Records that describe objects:
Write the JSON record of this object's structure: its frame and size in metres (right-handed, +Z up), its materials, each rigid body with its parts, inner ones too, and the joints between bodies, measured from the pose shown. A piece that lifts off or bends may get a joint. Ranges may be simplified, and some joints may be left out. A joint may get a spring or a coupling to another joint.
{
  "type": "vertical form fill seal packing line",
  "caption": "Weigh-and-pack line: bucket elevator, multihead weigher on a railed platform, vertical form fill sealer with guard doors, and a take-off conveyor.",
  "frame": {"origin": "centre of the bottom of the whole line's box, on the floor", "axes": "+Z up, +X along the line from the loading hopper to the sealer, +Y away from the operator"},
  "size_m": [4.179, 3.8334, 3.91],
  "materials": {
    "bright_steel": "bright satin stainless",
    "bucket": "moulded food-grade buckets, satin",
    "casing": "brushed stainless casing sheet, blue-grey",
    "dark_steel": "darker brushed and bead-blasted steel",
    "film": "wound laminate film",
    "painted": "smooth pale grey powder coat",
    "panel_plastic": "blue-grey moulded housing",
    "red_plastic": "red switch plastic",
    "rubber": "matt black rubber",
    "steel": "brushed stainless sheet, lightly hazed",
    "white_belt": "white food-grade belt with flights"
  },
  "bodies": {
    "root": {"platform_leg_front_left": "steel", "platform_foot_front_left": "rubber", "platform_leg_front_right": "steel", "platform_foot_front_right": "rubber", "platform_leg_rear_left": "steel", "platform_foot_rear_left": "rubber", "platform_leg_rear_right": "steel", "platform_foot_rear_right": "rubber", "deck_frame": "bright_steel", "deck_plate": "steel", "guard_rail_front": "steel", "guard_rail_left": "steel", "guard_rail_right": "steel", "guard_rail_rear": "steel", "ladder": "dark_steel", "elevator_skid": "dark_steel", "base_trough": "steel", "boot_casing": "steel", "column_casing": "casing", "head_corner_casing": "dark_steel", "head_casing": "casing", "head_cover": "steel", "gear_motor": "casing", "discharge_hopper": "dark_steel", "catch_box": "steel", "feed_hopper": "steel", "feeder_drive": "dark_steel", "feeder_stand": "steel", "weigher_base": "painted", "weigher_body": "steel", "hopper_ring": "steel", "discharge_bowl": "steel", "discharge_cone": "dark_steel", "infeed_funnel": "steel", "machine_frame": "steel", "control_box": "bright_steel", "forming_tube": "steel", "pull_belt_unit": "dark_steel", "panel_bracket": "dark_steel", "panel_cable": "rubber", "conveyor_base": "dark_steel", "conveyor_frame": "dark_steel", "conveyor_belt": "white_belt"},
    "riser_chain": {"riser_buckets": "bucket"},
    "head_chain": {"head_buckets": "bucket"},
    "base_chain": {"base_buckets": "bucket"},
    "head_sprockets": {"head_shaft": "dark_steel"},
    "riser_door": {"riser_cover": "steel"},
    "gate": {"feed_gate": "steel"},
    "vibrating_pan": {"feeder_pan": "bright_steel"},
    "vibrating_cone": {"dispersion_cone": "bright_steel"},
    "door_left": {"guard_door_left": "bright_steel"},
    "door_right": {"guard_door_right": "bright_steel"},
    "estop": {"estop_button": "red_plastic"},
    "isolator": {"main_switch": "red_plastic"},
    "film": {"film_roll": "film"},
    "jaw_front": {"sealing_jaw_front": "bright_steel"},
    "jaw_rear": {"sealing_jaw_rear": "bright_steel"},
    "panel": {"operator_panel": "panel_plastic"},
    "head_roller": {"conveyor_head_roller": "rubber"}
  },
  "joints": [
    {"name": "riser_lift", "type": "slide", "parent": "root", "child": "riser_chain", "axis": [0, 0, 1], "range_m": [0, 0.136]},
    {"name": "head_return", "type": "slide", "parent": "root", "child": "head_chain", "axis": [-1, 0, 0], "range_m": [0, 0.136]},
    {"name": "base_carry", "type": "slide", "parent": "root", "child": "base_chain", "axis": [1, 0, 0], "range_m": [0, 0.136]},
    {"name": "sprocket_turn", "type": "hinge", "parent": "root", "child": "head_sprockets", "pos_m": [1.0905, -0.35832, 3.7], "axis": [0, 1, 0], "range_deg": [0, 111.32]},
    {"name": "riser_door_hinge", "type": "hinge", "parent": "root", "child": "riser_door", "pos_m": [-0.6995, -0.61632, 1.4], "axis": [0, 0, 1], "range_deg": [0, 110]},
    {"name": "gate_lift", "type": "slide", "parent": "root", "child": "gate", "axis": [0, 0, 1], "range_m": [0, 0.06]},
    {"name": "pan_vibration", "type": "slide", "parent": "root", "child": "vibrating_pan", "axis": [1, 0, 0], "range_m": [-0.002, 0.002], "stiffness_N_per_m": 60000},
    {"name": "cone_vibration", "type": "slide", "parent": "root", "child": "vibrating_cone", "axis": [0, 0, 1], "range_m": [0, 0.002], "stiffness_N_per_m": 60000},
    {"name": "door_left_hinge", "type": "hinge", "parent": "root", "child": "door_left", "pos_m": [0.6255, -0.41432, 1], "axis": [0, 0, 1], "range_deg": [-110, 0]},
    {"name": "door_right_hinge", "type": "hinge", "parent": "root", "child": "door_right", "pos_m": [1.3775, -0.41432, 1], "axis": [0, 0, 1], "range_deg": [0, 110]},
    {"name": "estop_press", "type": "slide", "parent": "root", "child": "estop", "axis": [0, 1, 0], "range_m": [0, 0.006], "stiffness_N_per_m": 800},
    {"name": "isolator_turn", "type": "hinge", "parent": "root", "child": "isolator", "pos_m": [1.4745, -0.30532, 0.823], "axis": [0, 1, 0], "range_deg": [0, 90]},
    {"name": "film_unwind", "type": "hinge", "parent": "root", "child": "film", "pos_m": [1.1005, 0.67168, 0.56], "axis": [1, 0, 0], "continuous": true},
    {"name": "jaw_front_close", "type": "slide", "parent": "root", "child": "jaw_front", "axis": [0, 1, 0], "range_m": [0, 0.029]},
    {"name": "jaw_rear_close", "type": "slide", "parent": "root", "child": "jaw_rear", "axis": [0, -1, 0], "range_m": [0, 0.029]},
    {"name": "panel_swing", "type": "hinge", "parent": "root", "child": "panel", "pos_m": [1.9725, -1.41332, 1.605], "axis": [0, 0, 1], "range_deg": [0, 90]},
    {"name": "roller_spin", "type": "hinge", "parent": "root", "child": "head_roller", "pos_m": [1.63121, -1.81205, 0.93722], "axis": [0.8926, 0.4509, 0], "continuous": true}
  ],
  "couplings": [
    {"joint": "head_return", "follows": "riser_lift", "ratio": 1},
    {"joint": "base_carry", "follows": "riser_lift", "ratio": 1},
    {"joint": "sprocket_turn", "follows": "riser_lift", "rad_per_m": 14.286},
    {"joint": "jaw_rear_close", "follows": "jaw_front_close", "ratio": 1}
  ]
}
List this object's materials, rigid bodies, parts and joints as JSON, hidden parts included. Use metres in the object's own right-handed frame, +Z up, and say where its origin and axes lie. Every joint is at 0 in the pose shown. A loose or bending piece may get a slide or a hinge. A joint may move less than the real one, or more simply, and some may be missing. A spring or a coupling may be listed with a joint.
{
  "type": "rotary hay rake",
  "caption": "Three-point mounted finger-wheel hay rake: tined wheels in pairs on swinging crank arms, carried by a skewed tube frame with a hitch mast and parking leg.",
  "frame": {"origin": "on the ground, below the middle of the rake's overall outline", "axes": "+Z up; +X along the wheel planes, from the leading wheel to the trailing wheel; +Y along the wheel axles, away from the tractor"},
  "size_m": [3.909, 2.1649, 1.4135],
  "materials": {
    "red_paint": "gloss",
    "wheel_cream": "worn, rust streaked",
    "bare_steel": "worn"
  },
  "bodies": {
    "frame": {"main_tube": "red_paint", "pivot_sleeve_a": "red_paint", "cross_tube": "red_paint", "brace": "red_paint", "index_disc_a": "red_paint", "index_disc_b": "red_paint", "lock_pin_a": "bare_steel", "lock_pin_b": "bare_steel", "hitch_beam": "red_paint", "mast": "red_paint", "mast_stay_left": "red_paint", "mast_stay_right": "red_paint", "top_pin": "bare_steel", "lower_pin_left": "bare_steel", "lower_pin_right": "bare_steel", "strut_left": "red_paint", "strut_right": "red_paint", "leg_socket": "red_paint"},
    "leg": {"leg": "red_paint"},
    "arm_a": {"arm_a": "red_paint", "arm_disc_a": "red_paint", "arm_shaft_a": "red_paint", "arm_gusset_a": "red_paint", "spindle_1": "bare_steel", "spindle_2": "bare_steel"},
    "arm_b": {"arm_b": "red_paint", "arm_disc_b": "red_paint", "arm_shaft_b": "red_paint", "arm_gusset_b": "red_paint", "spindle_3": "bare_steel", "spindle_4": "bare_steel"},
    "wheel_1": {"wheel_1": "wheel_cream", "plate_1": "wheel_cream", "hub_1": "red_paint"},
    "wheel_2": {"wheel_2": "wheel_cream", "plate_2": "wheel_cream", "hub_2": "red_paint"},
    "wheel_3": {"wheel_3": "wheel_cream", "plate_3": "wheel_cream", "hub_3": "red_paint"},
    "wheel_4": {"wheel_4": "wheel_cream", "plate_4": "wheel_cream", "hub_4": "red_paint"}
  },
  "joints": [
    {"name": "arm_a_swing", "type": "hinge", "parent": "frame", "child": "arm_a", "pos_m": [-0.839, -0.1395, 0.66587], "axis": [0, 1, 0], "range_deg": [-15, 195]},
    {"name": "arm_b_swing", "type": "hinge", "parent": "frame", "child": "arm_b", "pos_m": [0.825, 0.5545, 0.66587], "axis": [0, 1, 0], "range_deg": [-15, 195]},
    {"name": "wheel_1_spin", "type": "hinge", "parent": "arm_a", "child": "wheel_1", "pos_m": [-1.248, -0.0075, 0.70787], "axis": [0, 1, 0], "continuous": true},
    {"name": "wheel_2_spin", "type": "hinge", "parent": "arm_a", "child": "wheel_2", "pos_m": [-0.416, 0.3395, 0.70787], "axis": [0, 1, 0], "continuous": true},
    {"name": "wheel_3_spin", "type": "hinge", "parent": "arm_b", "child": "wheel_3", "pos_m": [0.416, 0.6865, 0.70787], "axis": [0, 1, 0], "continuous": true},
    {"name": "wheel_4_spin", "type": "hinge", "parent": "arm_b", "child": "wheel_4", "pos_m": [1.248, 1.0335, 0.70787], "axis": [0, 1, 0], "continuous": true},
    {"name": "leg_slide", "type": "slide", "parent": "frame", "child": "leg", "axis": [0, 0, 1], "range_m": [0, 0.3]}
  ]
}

**GIVEN TASK**
Using the records above, copy each line that contains "from".

**RESPONSE TO THE TASK**
Write the JSON record of this object's structure: its frame and size in metres (right-handed, +Z up), its materials, each rigid body with its parts, inner ones too, and the joints between bodies, measured from the pose shown. A piece that lifts off or bends may get a joint. Ranges may be simplified, and some joints may be left out. A joint may get a spring or a coupling to another joint.
  "frame": {"origin": "centre of the bottom of the whole line's box, on the floor", "axes": "+Z up, +X along the line from the loading hopper to the sealer, +Y away from the operator"},
  "frame": {"origin": "on the ground, below the middle of the rake's overall outline", "axes": "+Z up; +X along the wheel planes, from the leading wheel to the trailing wheel; +Y along the wheel axles, away from the tractor"},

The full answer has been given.